In the Unites States the prospects look less promising. On August 5, the US government said it was amending its Clean Network programme “to prevent untrusted PRC smartphone manufacturers from pre-installing – or otherwise making available for download – trusted apps on their app store”. It isn’t clear if that is a step towards blocking American-made apps on Chinese phones in general but the threat is undoubtedly there. And a few days earlier, the Indian government included Xiaomi’s Mi browser as part of its ban on a growing number of Chinese apps, a move said to be prompted by national security concerns, prompted by a festering border dispute with China.

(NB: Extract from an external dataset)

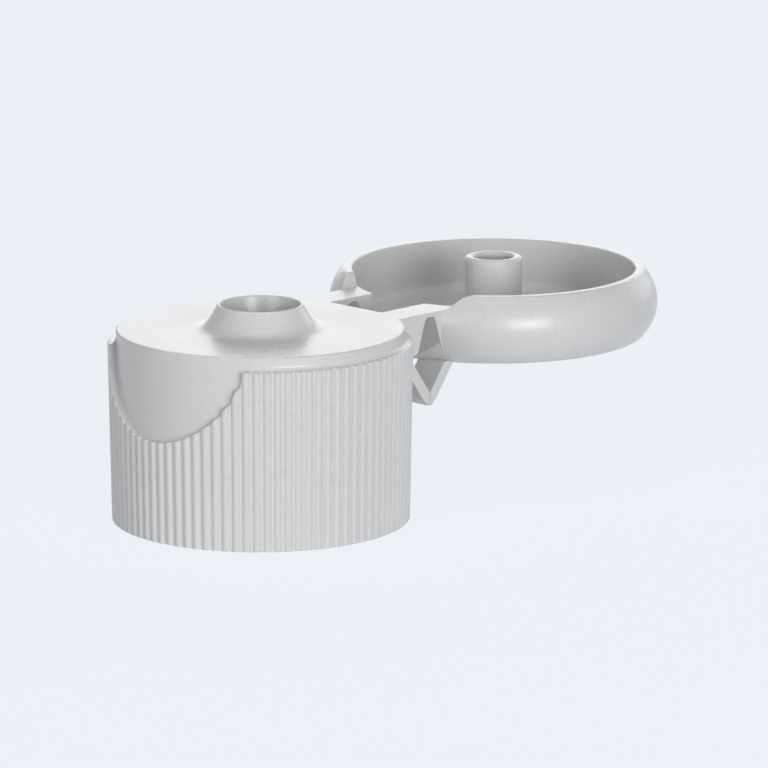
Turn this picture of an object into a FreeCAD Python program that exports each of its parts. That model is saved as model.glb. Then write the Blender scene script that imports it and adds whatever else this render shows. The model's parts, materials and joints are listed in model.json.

Domestically Xiaomi divides opinion too. Few doubt Lei Jun’s promotional abilities as a one-man marketing machine across social media channels ranging from Bilibili to Xiaohongshu. But netizens query some of the substance behind the spin. “Lei Jun dresses like Steve Jobs with his T-shirts and jeans,” says one. “But Xiaomi’s nothing like Apple. There’s no tech or design, just low prices.”
“Xiaomi just uses low prices to attack rivals,” another netizen cautions. “There’s no innovation.”
Lei Jun addressed the allegations during the tenth birthday speech, highlighting that his company will be bumping its R&D budget up to more than Rmb10 billion ($1.44 billion) over 2020, in line with rivals like Oppo and Vivo. He also showcased Xiaomi’s ecosystem, which includes investments in 70 companies, many in the ‘smart living’ sector. Xiaomi has also become one of China’s leading TV manufacturers since the beginning of 2019 and hopes to grab more share with a new model that uses the latest in OLED technology to create a transparent screen from front-to-back, edge-to-edge. That will silence critics who say that it lacks an edge in innovation and design, the company hopes (it sells for Rmb49,999).
Lei Jun says he understands how rapid change across the global economy is creating anxiety, making it harder for some brands to reach into new markets. He combats the uncertainty himself in a simple way. He has set himself a goal of walking 10km a day for a month, claiming that he feels inner peace and warmth as he walks towards the sun.“Successes can’t be well planned, while crises may be once-in-a-lifetime opportunities,” he concluded of his folksy approach. “Plan together, walk further,” he added.